[Problem to solve]: Extract every line that contains the string "context".

[Material for this task]:
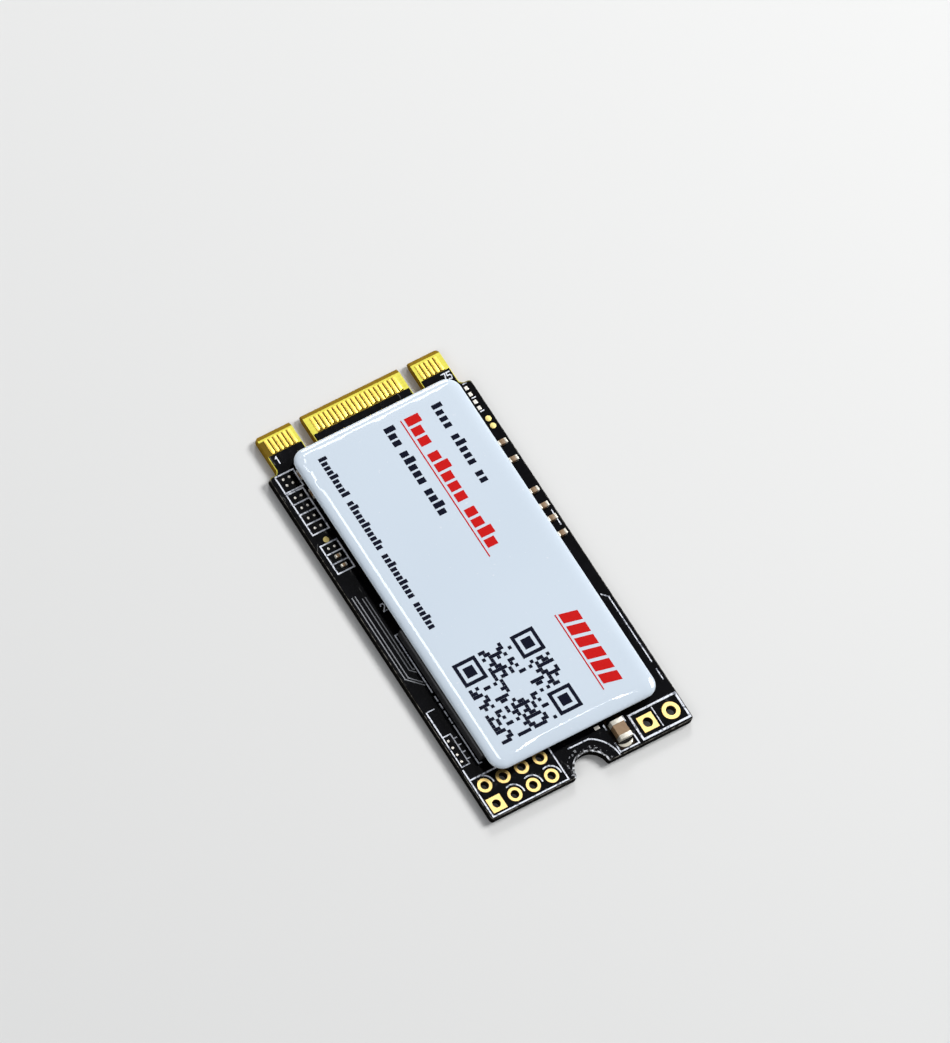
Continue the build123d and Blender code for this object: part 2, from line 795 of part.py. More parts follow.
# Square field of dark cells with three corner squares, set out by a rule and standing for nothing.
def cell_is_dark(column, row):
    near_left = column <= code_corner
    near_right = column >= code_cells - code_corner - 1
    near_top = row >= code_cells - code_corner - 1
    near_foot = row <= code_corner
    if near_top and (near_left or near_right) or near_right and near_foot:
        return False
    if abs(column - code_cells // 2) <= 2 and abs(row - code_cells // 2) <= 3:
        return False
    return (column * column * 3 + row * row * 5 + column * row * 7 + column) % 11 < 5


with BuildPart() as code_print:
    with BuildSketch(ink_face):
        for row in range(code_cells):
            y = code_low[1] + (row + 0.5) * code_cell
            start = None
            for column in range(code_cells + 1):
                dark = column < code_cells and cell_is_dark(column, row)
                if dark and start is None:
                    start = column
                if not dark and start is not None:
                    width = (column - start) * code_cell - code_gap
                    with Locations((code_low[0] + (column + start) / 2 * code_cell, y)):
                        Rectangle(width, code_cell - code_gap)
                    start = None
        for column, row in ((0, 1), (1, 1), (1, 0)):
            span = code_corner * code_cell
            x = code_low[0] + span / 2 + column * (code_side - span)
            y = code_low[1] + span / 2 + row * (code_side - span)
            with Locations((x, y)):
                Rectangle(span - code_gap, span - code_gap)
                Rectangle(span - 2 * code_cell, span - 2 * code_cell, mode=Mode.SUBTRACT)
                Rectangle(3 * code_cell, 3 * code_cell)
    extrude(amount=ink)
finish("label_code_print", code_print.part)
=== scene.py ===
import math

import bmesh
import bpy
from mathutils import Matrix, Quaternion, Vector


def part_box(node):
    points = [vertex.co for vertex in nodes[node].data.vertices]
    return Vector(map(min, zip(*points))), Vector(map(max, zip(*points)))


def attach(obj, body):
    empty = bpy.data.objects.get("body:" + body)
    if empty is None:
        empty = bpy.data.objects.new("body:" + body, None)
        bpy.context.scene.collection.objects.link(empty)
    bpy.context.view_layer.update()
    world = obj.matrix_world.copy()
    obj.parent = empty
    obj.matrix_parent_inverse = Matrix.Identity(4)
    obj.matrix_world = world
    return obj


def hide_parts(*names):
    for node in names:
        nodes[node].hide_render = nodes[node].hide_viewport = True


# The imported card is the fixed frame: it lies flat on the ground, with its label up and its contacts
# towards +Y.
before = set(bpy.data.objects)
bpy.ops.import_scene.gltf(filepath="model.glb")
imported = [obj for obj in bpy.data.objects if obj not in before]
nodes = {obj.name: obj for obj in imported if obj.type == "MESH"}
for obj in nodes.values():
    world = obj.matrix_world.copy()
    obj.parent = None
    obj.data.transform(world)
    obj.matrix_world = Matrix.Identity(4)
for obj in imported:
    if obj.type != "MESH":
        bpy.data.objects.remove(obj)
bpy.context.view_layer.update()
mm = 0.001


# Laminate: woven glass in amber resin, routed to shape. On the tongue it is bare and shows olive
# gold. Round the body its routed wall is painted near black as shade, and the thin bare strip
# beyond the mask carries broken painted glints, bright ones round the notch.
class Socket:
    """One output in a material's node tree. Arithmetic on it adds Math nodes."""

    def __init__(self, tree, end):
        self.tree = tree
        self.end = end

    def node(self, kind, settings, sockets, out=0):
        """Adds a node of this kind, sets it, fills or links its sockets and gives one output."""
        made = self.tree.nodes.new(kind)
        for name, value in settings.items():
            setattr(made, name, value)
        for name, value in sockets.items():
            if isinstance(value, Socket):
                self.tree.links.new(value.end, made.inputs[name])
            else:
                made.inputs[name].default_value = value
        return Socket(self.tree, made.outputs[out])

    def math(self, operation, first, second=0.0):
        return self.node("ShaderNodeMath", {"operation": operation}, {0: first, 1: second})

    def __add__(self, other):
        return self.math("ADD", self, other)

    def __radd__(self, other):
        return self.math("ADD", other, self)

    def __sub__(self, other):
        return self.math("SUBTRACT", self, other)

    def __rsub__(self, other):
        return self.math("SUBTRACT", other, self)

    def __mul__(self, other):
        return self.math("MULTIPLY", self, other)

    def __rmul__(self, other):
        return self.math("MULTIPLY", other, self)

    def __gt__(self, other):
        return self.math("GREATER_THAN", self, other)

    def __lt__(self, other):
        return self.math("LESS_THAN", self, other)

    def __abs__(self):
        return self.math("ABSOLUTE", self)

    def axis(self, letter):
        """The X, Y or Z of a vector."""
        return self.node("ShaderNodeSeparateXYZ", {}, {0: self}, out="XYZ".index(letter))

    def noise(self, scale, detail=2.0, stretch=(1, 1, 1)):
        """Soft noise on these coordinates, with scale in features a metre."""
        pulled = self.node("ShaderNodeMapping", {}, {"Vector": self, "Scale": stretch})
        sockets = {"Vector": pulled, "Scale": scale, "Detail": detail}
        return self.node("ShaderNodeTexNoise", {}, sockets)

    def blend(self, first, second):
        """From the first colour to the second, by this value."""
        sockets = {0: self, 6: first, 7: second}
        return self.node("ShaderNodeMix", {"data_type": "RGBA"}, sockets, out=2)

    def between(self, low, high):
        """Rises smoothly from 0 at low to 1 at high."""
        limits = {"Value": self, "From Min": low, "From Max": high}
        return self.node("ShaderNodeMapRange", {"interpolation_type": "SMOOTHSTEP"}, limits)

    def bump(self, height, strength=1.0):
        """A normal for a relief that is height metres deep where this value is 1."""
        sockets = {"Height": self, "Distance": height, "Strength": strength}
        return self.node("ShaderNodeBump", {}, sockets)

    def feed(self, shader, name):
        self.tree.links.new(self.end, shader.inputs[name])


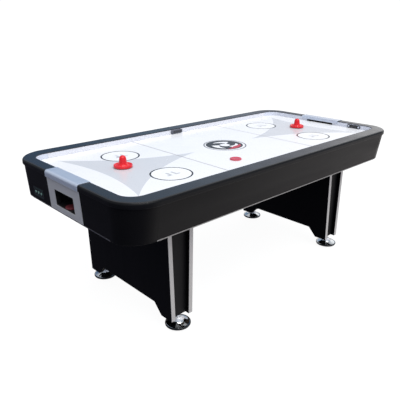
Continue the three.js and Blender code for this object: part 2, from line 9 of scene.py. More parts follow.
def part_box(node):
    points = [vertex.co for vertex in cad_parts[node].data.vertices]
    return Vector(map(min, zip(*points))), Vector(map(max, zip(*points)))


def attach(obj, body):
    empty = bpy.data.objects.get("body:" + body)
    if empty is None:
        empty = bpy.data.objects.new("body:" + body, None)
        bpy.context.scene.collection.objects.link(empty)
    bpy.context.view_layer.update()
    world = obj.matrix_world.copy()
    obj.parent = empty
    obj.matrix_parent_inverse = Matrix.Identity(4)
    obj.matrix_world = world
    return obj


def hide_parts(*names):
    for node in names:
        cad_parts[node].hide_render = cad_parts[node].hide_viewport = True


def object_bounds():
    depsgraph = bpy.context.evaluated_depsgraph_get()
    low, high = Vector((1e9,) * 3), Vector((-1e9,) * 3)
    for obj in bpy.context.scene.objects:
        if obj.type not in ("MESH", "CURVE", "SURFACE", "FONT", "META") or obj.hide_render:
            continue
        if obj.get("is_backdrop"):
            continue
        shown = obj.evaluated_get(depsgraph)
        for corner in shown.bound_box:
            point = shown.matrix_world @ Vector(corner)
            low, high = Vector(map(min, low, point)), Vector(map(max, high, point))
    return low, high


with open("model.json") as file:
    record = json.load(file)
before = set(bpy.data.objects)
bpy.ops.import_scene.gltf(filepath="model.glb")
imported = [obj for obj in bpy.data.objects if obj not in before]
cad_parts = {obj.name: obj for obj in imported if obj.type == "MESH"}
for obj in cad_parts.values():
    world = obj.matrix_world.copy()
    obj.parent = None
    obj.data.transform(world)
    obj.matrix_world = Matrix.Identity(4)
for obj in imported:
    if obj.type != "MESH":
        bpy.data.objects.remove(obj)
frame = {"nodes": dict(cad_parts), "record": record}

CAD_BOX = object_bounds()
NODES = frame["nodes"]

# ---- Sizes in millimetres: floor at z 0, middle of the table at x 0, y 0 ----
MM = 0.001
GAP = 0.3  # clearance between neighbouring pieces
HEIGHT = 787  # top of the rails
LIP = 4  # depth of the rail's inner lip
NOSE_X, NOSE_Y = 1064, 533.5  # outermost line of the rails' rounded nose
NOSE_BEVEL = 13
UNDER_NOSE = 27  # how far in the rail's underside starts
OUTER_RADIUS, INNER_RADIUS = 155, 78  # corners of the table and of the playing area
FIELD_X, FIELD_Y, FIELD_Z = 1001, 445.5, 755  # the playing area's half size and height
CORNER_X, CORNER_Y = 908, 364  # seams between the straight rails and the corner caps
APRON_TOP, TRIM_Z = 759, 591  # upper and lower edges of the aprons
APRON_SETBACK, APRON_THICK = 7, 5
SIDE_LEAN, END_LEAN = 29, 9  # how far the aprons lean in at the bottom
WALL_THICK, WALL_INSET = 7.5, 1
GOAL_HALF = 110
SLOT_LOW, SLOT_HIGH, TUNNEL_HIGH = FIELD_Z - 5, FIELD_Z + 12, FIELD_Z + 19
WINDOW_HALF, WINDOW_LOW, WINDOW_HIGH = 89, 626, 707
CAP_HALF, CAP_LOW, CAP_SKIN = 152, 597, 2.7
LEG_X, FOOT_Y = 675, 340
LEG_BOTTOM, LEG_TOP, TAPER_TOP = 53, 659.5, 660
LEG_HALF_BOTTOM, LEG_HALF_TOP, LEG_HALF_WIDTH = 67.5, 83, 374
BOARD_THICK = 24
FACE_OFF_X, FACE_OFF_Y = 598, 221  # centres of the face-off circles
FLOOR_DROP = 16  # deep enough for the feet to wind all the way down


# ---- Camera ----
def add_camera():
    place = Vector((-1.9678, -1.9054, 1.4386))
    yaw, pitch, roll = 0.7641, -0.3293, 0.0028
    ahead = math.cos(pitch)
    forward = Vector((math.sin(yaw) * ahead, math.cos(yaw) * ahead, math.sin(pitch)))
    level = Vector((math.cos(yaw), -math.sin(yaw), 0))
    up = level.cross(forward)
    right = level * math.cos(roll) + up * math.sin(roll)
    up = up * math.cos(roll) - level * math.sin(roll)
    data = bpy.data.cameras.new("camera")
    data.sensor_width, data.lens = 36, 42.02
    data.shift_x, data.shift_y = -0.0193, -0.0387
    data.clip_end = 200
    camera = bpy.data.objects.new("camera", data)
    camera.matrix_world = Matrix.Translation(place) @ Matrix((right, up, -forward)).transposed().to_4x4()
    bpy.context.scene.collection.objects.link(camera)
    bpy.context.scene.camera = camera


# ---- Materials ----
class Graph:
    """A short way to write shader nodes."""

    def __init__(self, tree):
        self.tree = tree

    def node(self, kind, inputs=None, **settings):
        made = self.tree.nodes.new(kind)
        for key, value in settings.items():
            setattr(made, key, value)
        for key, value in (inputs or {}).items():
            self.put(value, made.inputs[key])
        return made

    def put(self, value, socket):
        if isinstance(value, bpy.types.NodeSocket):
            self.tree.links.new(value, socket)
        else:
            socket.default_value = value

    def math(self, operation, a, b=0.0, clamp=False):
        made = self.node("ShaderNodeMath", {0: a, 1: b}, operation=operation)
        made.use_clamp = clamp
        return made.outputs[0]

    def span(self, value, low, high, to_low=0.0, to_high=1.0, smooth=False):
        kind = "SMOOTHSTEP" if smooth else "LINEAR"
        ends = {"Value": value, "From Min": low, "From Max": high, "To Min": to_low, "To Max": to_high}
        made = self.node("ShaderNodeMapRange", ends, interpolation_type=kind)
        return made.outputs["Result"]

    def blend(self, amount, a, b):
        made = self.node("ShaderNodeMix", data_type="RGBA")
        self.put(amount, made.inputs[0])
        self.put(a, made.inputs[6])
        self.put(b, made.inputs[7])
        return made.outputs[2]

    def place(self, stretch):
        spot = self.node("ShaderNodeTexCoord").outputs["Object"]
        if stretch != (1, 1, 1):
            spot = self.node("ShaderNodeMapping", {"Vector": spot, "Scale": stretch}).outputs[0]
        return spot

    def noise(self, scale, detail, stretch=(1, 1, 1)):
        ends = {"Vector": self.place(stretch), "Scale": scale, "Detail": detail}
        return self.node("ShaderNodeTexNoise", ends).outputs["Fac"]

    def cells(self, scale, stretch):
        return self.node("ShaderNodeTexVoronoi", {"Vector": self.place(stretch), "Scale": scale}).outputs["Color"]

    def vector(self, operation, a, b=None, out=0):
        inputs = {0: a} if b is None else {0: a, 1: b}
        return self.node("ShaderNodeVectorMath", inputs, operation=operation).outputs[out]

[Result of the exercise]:
        bpy.context.scene.collection.objects.link(empty)
    bpy.context.view_layer.update()
bpy.context.view_layer.update()
        bpy.context.scene.collection.objects.link(empty)
    bpy.context.view_layer.update()
    depsgraph = bpy.context.evaluated_depsgraph_get()
    for obj in bpy.context.scene.objects:
    bpy.context.scene.collection.objects.link(camera)
    bpy.context.scene.camera = camera